Ainsi, autour des notes originales de Vignaud, s’inventera son histoire secrète, celle d’un espion ou d’un aventurier quelconque. Ce premier livre sera publié, connaîtra un grand succès, Vignaud le découvrira depuis sa retraite, et il s’amusera d’autant de fabulation. Il écrira alors une mise au point. « J’ai disparu par honte. Après avoir juré être un grand écrivain, je ne supportais plus les regards moqueurs de certains de mes faux amis. Ils étaient de plus en plus nombreux. Je découvre ma célébrité posthume avec amusement. On admire la vie que je n’ai pas eue et non les idées que ma vie réelle m’inspira. J’ai toujours su que la vérité se lovait dans les interstices, entre les mots chez l’écrivain, entre les couleurs chez le peintre, entre les notes chez le musicien. L’écriture a pour simple but de délimiter l’indicible et de le prendre en sandwich. La publication de ma biographie imaginaire prouve ma théorie. J’aurais aimé vivre toutes ces aventures, mais la vérité est moins palpitante. Je suis tombé amoureux d’une femme et seule notre rencontre mérite d’être racontée. Pour le reste, après le bonheur, ce fut la tranquillité, puis l’indifférence avant la séparation. Nous nous sommes quittés, vite. »
Quoi qu’ait pensé Vignaud, sa vraie vie est aussi rocambolesque que sa vie fictive, et le récit connut lui aussi un grand succès. Mais Vignaud admit, au cours d’un entretien télévisé, que cela aussi était de la fiction. « J’ai voulu voir si je pouvais moi aussi écrire un livre à succès. Ma vie est bien plus simple. La seule vérité, c’est la rupture entre moi et ma femme, la fin douloureuse et insupportable. Je n’accepte pas la rupture. L’idée du deuil amoureux me révolte. » Malgré lui, il écrit le récit de son désamour, la rencontre avec une femme le jour même où il accepte la fin de l’histoire précédente, et déjà le début d’une autre espèce de souffrance.
Ce livre lui apporte assez d’argent pour qu’il puisse mener la vie d’errance qu’on lui prêta dans la biographie imaginaire. Alors il voyage, il note ses impressions, il parle, il discute avec tout le monde, il vit la vie parfaite selon sa définition et il en tient un journal fidèle.
La saga de Vignaud comporterait quatre tomes.
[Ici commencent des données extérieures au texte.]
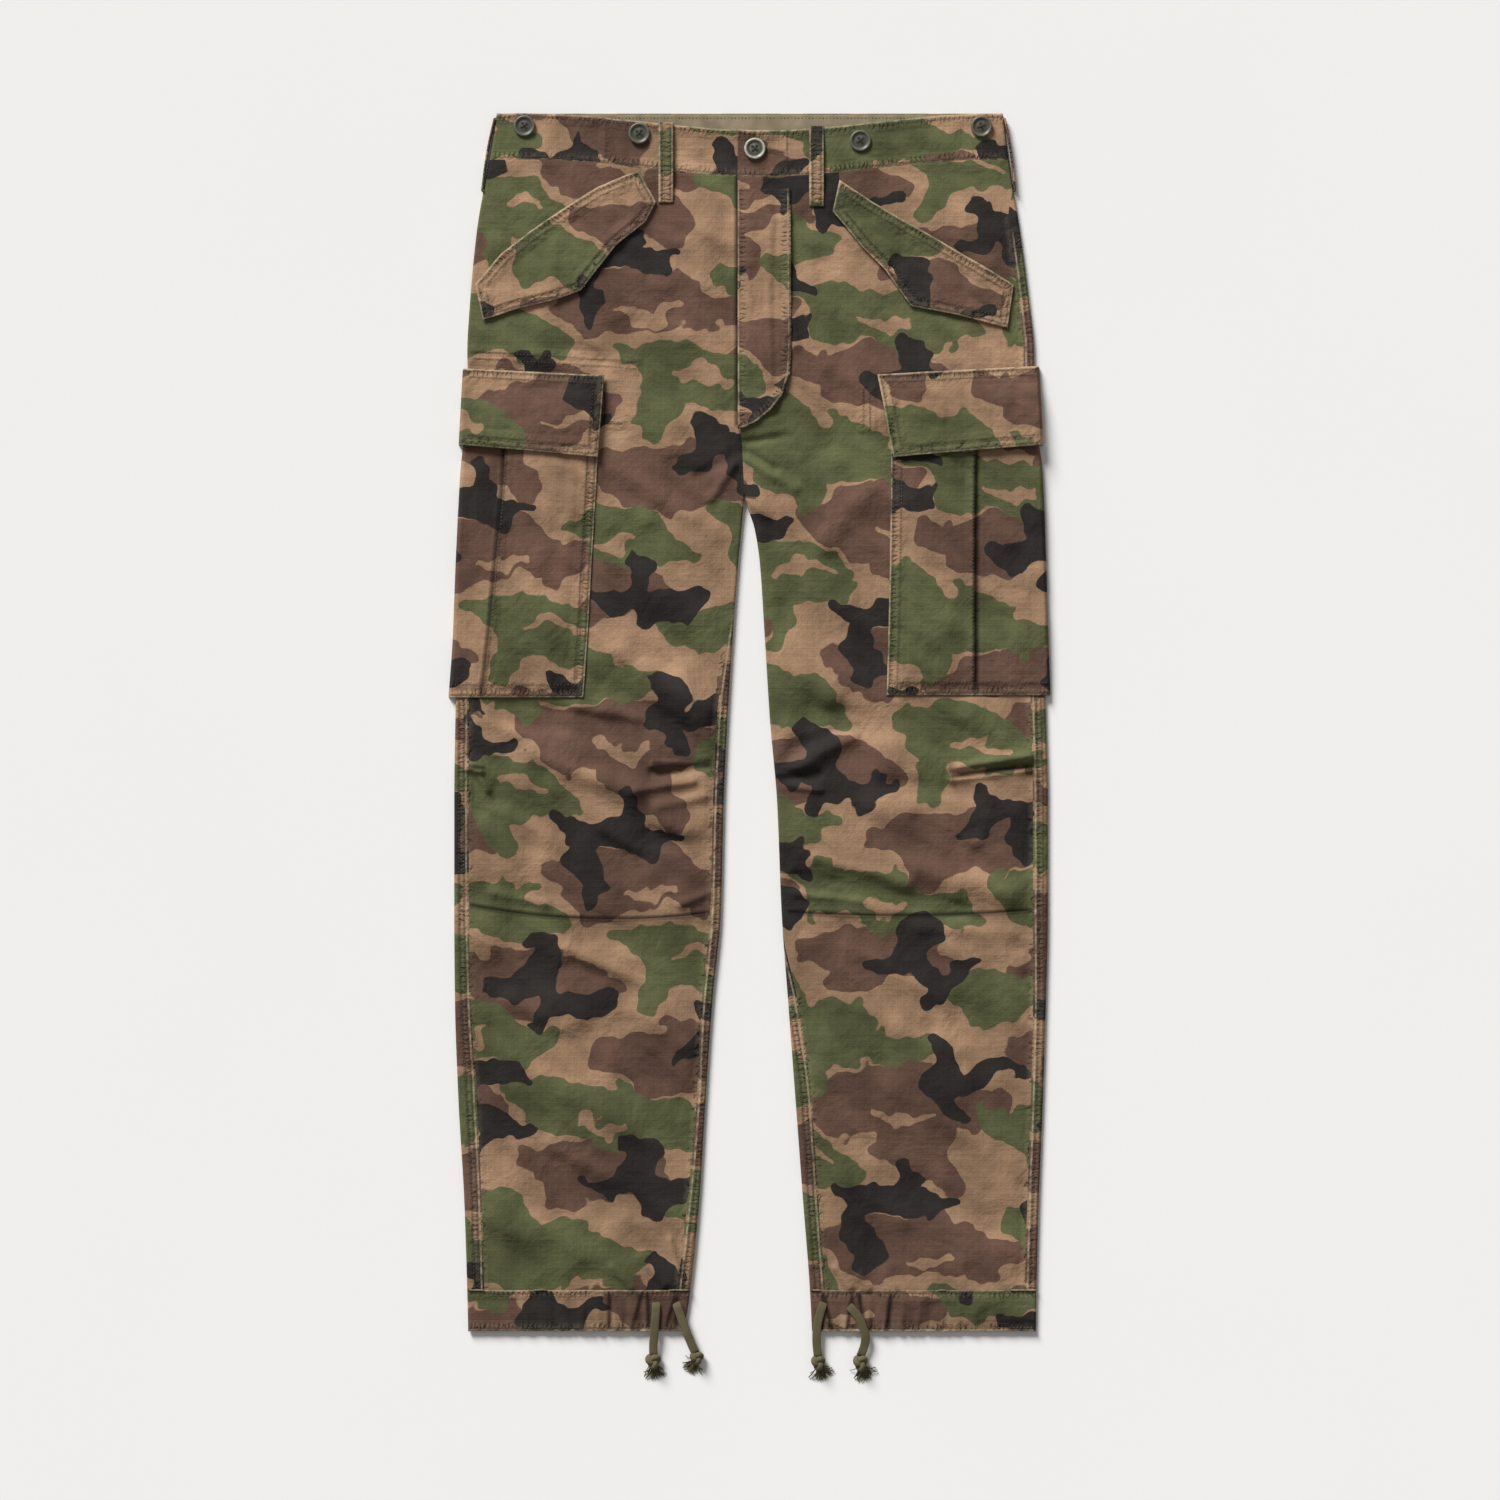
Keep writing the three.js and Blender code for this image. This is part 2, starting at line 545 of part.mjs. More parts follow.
/** Turned hem with the drawstring's channel: a flat ring round the leg, gathered near the inner fold. */
function hemCasing(side) {
  const leg = LEGS[side];
  const [GATHERS, GATHERED_AT, SPREAD] = [10, 0.2, 0.3];
  const rows = steps(2).map((t) => {
    const y = lerp(CASING_TOP, HEM, t);
    const arc = (edge) => steps(3).map((s) => roundFold(edge, y, s * Math.PI * FOLD_RADIUS));
    const [outer, inner] = [arc(leg.outer), arc(leg.inner).reverse()];
    const top = steps(30).slice(1, -1).map((s) => {
      const x = lerp(inner.at(-1).point.x, outer[0].point.x, s);
      const envelope = Math.sin(Math.PI * s) * (0.3 + 0.7 * Math.exp(-(((s - GATHERED_AT) / SPREAD) ** 2)));
      const gather = GATHER_HEIGHT * t * envelope * Math.cos(2 * Math.PI * GATHERS * s);
      return { point: new THREE.Vector3(x, y, PANEL_TOP + relief(x, y) * (1 - t) + gather), normal: up() };
    });
    const bottom = steps(3).slice(1, -1).map((s) => {
      const x = lerp(outer.at(-1).point.x, inner[0].point.x, s);
      return { point: new THREE.Vector3(x, y, 0), normal: down() };
    });
    return [...outer, ...bottom, ...inner, ...top];
  });
  return piece(`hem_casing_${side}`, wall(rows, DOUBLE_CLOTH, true), CAMO_BROWN);
}

// Belt loops on the front: their middle in x, and the y of their ends.
const BELT_LOOPS = { right: { x: -73.5, top: 526.5, bottom: 457.5 }, left: { x: 59, top: 523.5, bottom: 454 } };
const LOOP_WIDTH = 11.5;

/** Folded strip over the waistband, sewn down at both ends. */
function beltLoop(side) {
  const { x, top, bottom } = BELT_LOOPS[side];
  const BOW = 1.4;
  const rows = steps(8).map((t) => {
    const y = lerp(top, bottom, t);
    return steps(2).map((s) => {
      const across = x + LOOP_WIDTH * (s - 0.5);
      const z = PANEL_TOP + LOFT + SEAM_GAP + DOUBLE_CLOTH + BOW * Math.sin(Math.PI * t);
      return { point: new THREE.Vector3(across, y, z), normal: up() };
    });
  });
  return piece(`belt_loop_front_${side}`, wall(rows, DOUBLE_CLOTH), CAMO_TAN);
}

/** Belt loop at a side seam, seen on edge where it turns round the fold. */
function sideLoop(side) {
  const { outer } = LEGS[side];
  const [TOP, BOTTOM] = [531, 468];
  const BOW = 1.6;
  const [LOW, HIGH] = [0.5, 5.4];
  const rows = steps(8).map((t) => {
    const y = lerp(TOP, BOTTOM, t);
    const x = at(OUTLINE, outer.column, y) - outer.inward * (SEAM_GAP + DOUBLE_CLOTH + BOW * Math.sin(Math.PI * t));
    return [LOW, HIGH].map((z) => {
      return { point: new THREE.Vector3(x, y, z), normal: new THREE.Vector3(-outer.inward, 0, 0) };
    });
  });
  return piece(`belt_loop_side_${side}`, wall(rows, DOUBLE_CLOTH), CAMO_GREEN);
}

/** A geometry as a solid that can be joined and cut. */
function solid(geometry) {
  const bare = geometry.clone();
  bare.deleteAttribute("normal");
  bare.deleteAttribute("uv");
  const merged = mergeVertices(bare, 1e-4);
  return new moduleLibrary.Manifold(
    new moduleLibrary.Mesh({
      numProp: 3,
      vertProperties: new Float32Array(merged.attributes.position.array),
      triVerts: new Uint32Array(merged.index.array),
    }),
  );
}

/** A solid back as a geometry. */
function geometryOf(made) {
  const mesh = made.getMesh();
  const geometry = new THREE.BufferGeometry();
  geometry.setAttribute("position", new THREE.Float32BufferAttribute(mesh.vertProperties, 3));
  geometry.setIndex([...mesh.triVerts]);
  geometry.computeVertexNormals();
  return geometry;
}

/** Four-hole button: a turned disc with a raised rim and a sunk middle. */
function buttonGeometry() {
  const [HEIGHT, RIM, SINK] = [3, 1.6, 0.8];
  const profile = [
    [0, 0], [BUTTON_RADIUS - 1, 0], [BUTTON_RADIUS, 1.2], [BUTTON_RADIUS - 0.6, HEIGHT - 0.2],
    [BUTTON_RADIUS - RIM, HEIGHT], [BUTTON_RADIUS - 2 * RIM, HEIGHT - SINK], [0, HEIGHT - SINK],
  ].map(([r, z]) => new THREE.Vector2(r, z));
  let made = solid(new THREE.LatheGeometry(profile, 16).rotateX(Math.PI / 2));
  const [HOLE_RADIUS, HOLE_PLACE] = [1, 1.9];
  for (const [sx, sy] of [[1, 1], [-1, 1], [-1, -1], [1, -1]]) {
    const hole = new THREE.CylinderGeometry(HOLE_RADIUS, HOLE_RADIUS, 4 * HEIGHT, 6).rotateX(Math.PI / 2);
    made = made.subtract(solid(hole.translate(sx * HOLE_PLACE, sy * HOLE_PLACE, 0)));
  }
  return geometryOf(made);
}

// Buttons on the waistband: four to hold a brace or waist tab, and the fly's.
const BUTTONS = table("name x y", [
  ["button_right_side", -198, 524],
  ["button_right_front", -97, 517.5],
  ["button_left_front", 97.5, 511],
  ["button_left_side", 204, 523.5],
  ["button_fly", 4.7, 504],
]);

/** A waistband button, resting on the band under it. */
function button({ name, x, y }) {
  const mesh = piece(name, buttonGeometry(), HORN, 0.35);
  mesh.position.set(x, y, highestNear(topOf, x, y, BUTTON_RADIUS) + SEAM_GAP);
  return mesh;
}

// Drawstring ends: the tape's middle from the hem casing to its knot, with its height over the casing.
const TAPE_WIDTH = 7.5;
const TAPE_THICKNESS = 1.6;
const ON_CASING = PANEL_TOP + LOFT + SEAM_GAP + TAPE_THICKNESS / 2;
const BY_THE_FOLD = ON_CASING - 0.6;
const TAPES = {
  right_front: table("x y z", [
    [-82, -506, ON_CASING], [-82.2, -518, ON_CASING], [-83.2, -530, ON_CASING], [-83.9, -538, ON_CASING],
    [-84.4, -544, 6], [-84.7, -549.5, 5], [-84.6, -554.9, 4.6],
  ]),
  right_back: table("x y z", [
    [-66, -506, BY_THE_FOLD], [-63, -516, BY_THE_FOLD], [-58.5, -528, BY_THE_FOLD], [-55, -538, BY_THE_FOLD],
    [-52.8, -543, 5.6], [-50.6, -548.5, 5], [-48.6, -553, 4.6],
  ]),
  left_back: table("x y z", [
    [67, -506, BY_THE_FOLD], [63, -517, BY_THE_FOLD], [60, -528, BY_THE_FOLD], [58.9, -538, BY_THE_FOLD],
    [58.9, -544, 5.6], [59.3, -550, 5], [60, -556.2, 4.6],
  ]),
  left_front: table("x y z", [
    [82.5, -510, ON_CASING], [90, -516, ON_CASING], [97.5, -525.5, ON_CASING], [101.8, -538, ON_CASING],
    [102.1, -544, 6], [101, -549.5, 5], [98.9, -555, 4.6],
  ]),
};

/** Flat tape along its route, 0.6 of its thickness at the edges. */
function drawstring(name, route) {
  const points = route.map(({ x, y, z }) => new THREE.Vector3(x, y, z));
  const [HALF, EDGE, FLAT] = [TAPE_WIDTH / 2, 0.3, 0.7];
  const section = [
    [-HALF, -EDGE], [-HALF * FLAT, -TAPE_THICKNESS / 2], [HALF * FLAT, -TAPE_THICKNESS / 2],
    [HALF, -EDGE], [HALF, EDGE], [HALF * FLAT, TAPE_THICKNESS / 2], [-HALF * FLAT, TAPE_THICKNESS / 2], [-HALF, EDGE],
  ];
  const vertices = points.flatMap((point, i) => {
    const ahead = points[Math.min(i + 1, points.length - 1)].clone().sub(points[Math.max(i - 1, 0)]).normalize();
    const across = new THREE.Vector3().crossVectors(ahead, up()).normalize();
    const thick = new THREE.Vector3().crossVectors(across, ahead);
    return section.map(([w, h]) => point.clone().addScaledVector(across, w).addScaledVector(thick, h));
  });
  const sides = section.length;
  const last = vertices.length - sides;
  const triangles = [];
  for (let i = 0; i + sides < vertices.length; i += sides)
    for (let k = 0; k < sides; k++) {
      const [a, b] = [i + k, i + ((k + 1) % sides)];
      triangles.push([a, b, b + sides], [a, b + sides, a + sides]);
    }
  for (let k = 1; k < sides - 1; k++) triangles.push([0, k + 1, k], [last, last + k, last + k + 1]);
  return piece(`drawstring_${name}`, closedGeometry(vertices, triangles), TAPE, 0.85);
}

// Knots at the drawstring ends: centre, half sizes, and which way (degrees from +X) the frayed end points.
const KNOTS = table("name x y halfWidth halfHeight halfDepth fray", [
  ["right_front", -84.9, -562.2, 7.4, 7.6, 4.4, -80],
  ["right_back", -46.4, -559.4, 6.6, 6.4, 4.2, -118],
  ["left_back", 60.5, -563.6, 6.8, 7.4, 4.4, -70],
  ["left_front", 97.6, -563.7, 7, 8.2, 4.4, -72],
]);

/** Knotted tape end: a lumpy knot with a short tuft of frayed strands rooted in it. */
function knot({ name, x, y, halfWidth, halfHeight, halfDepth, fray }) {
  const [STRANDS, SPREAD, LENGTH, STRAND_RADIUS, LUMP] = [9, 75, 12, 0.8, 0.1];
  const head = new THREE.SphereGeometry(1, 10, 6);
  const places = head.attributes.position;
  for (let i = 0; i < places.count; i++) {
    const v = new THREE.Vector3().fromBufferAttribute(places, i);
    const bump = 1 + LUMP * Math.sin(4 * v.x + 2 * v.y) * Math.cos(3 * v.y - 2 * v.z);
    places.setXYZ(i, v.x * halfWidth * bump, v.y * halfHeight * bump, v.z * halfDepth);
  }
  let made = solid(head);
  for (const t of steps(STRANDS - 1)) {
    const turn = THREE.MathUtils.degToRad(fray + SPREAD * (t - 0.5));
    const reach = halfHeight + LENGTH * (0.7 + 0.3 * Math.cos(17 * t));
    const strand = new THREE.CylinderGeometry(STRAND_RADIUS * 0.6, STRAND_RADIUS, reach, 3);
    const toFloor = -halfDepth + SEAM_GAP + STRAND_RADIUS;
    const tip = new THREE.Vector3(Math.cos(turn) * reach, Math.sin(turn) * reach, toFloor + 0.9 * Math.abs(Math.sin(9 * t)));
    strand.translate(0, reach / 2, 0);
    strand.applyQuaternion(new THREE.Quaternion().setFromUnitVectors(new THREE.Vector3(0, 1, 0), tip.normalize()));
    made = made.add(solid(strand));
  }
  const mesh = piece(`drawstring_knot_${name}`, geometryOf(made), TAPE, 0.9);
  mesh.position.set(x, y, halfDepth + SEAM_GAP);
  return mesh;
}

const trousers = new THREE.Group();
trousers.name = "cargo_trousers";
for (const side of ["right", "left"])
  for (const make of [frontPanel, backPanel, waistbandFront, hipFlap, cargoPocket, cargoFlap, hemCasing, beltLoop, sideLoop])
    trousers.add(make(side));
trousers.add(waistbandBack(), waistbandFacing(), flyPlacket());
for (const row of BUTTONS) trousers.add(button(row));
for (const [name, route] of Object.entries(TAPES)) trousers.add(drawstring(name, route));
for (const row of KNOTS) trousers.add(knot(row));
trousers.updateMatrixWorld(true);

export default trousers;
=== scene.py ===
"""Cargo trousers laid flat, front up: the looks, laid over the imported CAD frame.

Every length in the tables is in millimetres in the row frame: +X towards the wearer's left,
+Y towards the waist, +Z up from the surface that the trousers lie on. Meshes are made in metres.
"Right" and "left" are the wearer's, so the right leg lies at negative x.
"""

import logging
import math
from collections.abc import Callable, Sequence
from dataclasses import dataclass, field
from enum import Enum

import bpy
import numpy as np
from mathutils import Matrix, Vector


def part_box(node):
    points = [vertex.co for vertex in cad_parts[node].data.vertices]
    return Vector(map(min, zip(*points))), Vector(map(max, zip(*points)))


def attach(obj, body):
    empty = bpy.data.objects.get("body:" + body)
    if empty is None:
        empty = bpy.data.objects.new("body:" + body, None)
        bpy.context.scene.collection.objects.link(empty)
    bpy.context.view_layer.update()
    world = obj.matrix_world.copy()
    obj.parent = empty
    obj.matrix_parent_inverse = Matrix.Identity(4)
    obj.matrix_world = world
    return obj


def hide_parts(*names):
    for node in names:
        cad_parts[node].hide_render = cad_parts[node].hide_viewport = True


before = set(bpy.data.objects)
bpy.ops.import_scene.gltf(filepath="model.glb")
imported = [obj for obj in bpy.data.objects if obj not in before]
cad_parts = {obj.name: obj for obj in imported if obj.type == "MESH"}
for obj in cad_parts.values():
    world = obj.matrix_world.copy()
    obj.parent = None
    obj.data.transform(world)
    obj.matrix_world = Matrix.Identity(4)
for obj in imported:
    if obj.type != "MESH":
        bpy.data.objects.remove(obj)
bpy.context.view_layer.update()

LOG = logging.getLogger("trousers")
Array = np.ndarray
Socket = bpy.types.NodeSocket
Height = Callable[[Array, Array], Array]

MM = 0.001
RNG_SEED = 7

# Driving sizes, as in the CAD.
CLOTH = 1.2
SEAM_GAP = 0.3
FOLD_RADIUS = 2.3
PANEL_TOP = 2 * FOLD_RADIUS
LOFT = 1.1
WAIST_TOP = 535.5
BAND_BOTTOM = 495.0
WAIST_DIP = 15.0
CASING_TOP = -500.0
HEM = -535.5
CROTCH = 203.0
KNEE = -168.0
EDGE_ROLL = 0.55  # radius of a turned, pressed cloth edge
STRANDS = 60  # frayed strands under each of the four knots
FOLD_COLUMNS = 9  # columns of points of a front round each of its folds
PUCKER_PITCH = 4.2  # from one pucker to the next along a sewn edge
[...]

1/ La vie projetée autour des notes retrouvées à Sidi Bou Saïd (Vignaud les abandonne pour abandonner son rêve de littérature).
2/ Réapparition de Vignaud, dénonciation de la fabulation, récit de la vraie vie.
3/ Vignaud avoue s’être moqué de ses lecteurs et, dans un mea-culpa, il écrit l’histoire de son amour déçu.
4/ Une fois libéré de la fiction, une fois la réalité comprise et digérée, Vignaud peut vivre selon ses désirs et écrire un journal de voyage.
La saga assemble plusieurs genres littéraires :
1/ Carnet/Fiction (roman autour de la réalité).
2/ Fiction/Fiction (roman avec regard de l’auteur sur sa création)
3/ Mémoires (reconstruction du passé).
4/ Carnet (récit de la vie quotidienne).
Des limites entre l’imaginaire et le réel. Sans la fiction, l’homme désespère dans le réel. Le monde intersubjectif se fonde sur une alliance entre réel et fiction, la fiction étant une dimension au même titre que l’espace et le temps. Le roman est existentiel.
Vendredi 31 décembre, Keremma
Dans mes textes, à force de supprimer les traits d’originalité et les liaisons entre les phrases, j’aboutis à un style froid et maladroit. Tout ça dans l’espoir de laisser les pensées dans l’ordre de leur surgissement. L’organisation excessive me paraît le propre du baroque.
Si notre cerveau n’a pas évolué depuis des millénaires, nous ne pouvons pas inventer de formes nouvelles, mais seulement altérer les anciennes par hasard. Pas mal de gens doivent défendre cette idée. Je crois, au contraire, que la nouveauté est possible à tout moment.
La mort des personnages célèbres nous affecte parce qu’elle nous rappelle l’inéluctable de notre propre mort.
En ce moment, l’an 2000 passe de pays en pays et rien d’extraordinaire ne se passe. Je n’éprouve rien. Les évènements qui concernent tout le monde ne concernent personne.
Mardi 10 août 2004. En retranscrivant ce texte du 31 décembre, je suis frustré de ne retrouver que des idées. Je ne parle pas de moi, de ce que je faisais et voyais. Je me souviens pourtant que nous avons déjeuné d’une merveilleuse bisque de homard préparée par Jean-Baptiste. Je crois qu’il pleuvait. Nous avons marché jusqu’à la plage, puis avons roulé jusqu’au port de Brignogan. Le soir, nous avons fêté le réveillon à Carantec.